Unlike other process models that end when software is delivered, the spiral model can be adapted to apply throughout the life of the computer software. Therefore, the first circuit around the spiral might represent a “concept development project” that starts at the core of the spiral and continues for multiple iterations until concept development is complete. If the concept is to be developed into an actual product, the process proceeds outward on the spiral and a “new product development project” commences.

The new product will evolve through a number of iterations around the spiral. Later, a circuit around the spiral might be used to represent a “product enhancement project.” In essence, the spiral, when characterized in this way, remains operative until the software is retired. There are times when the process is dormant, but whenever a change is initiated, the process starts at the appropriate entry point (e.g., product enhancement).

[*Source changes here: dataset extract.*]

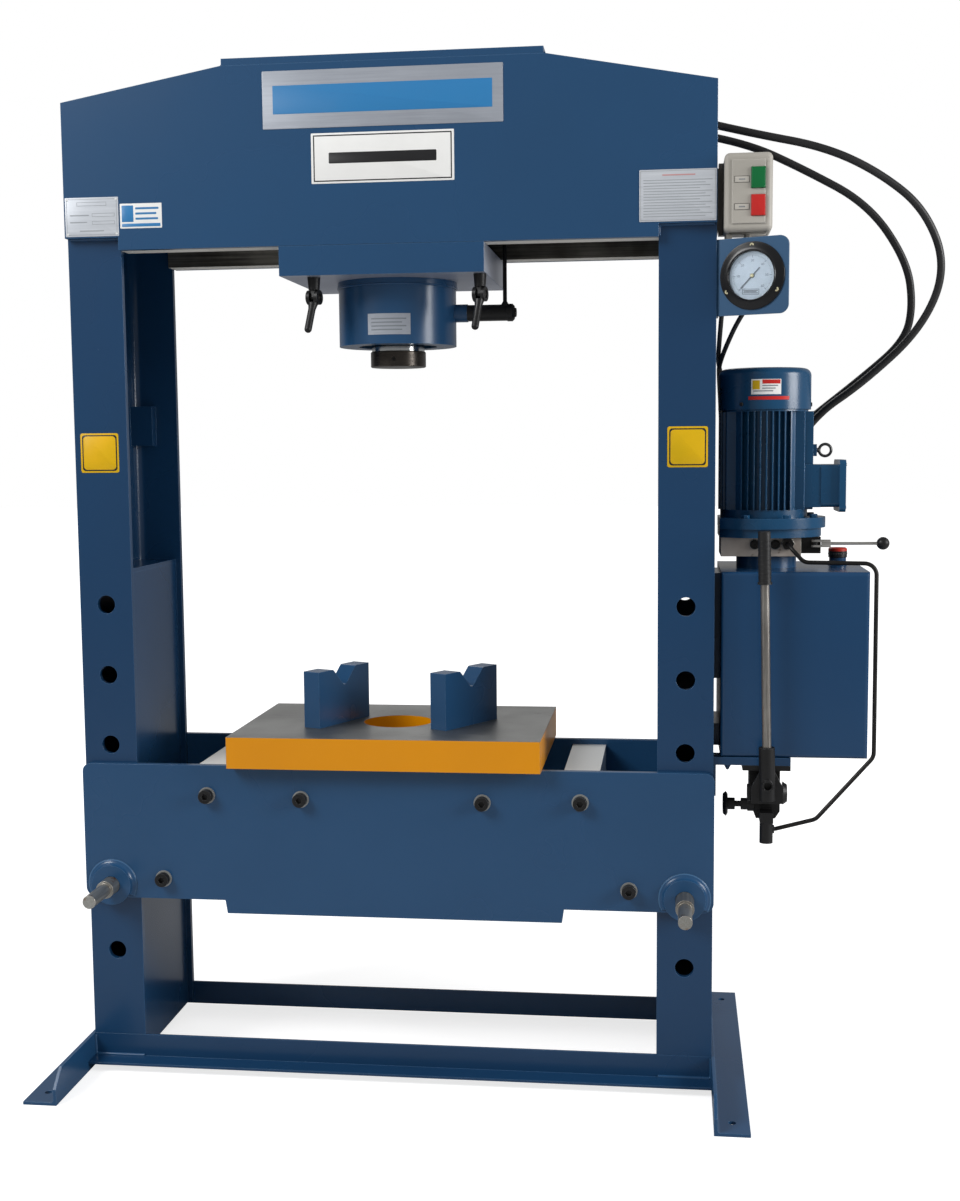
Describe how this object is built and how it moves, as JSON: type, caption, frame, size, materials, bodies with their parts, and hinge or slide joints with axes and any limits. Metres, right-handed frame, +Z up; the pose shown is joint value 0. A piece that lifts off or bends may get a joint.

The spiral model is a realistic approach to the development of large-scale systems and software. Because software evolves as the process progresses, the developer and customer better understand and react to risks at each evolutionary level. The spiral model uses prototyping as a risk reduction mechanism but, more important, enables you to apply the prototyping approach at any stage in the evolution of the product.

It maintains the systematic stepwise approach suggested by the classic life cycle but incorporates it into an iterative framework that more realistically reflects the real world. The spiral model demands a direct consideration of technical risks at all stages of the project and, if properly applied, should reduce risks before they become problematic.

But like other paradigms, the spiral model is not a panacea. It may be difficult to convince customers (particularly in contract situations) that the evolutionary approach is controllable. It demands considerable risk assessment expertise and relies on this expertise for success. If a major risk is not uncovered and managed, problems will undoubtedly occur.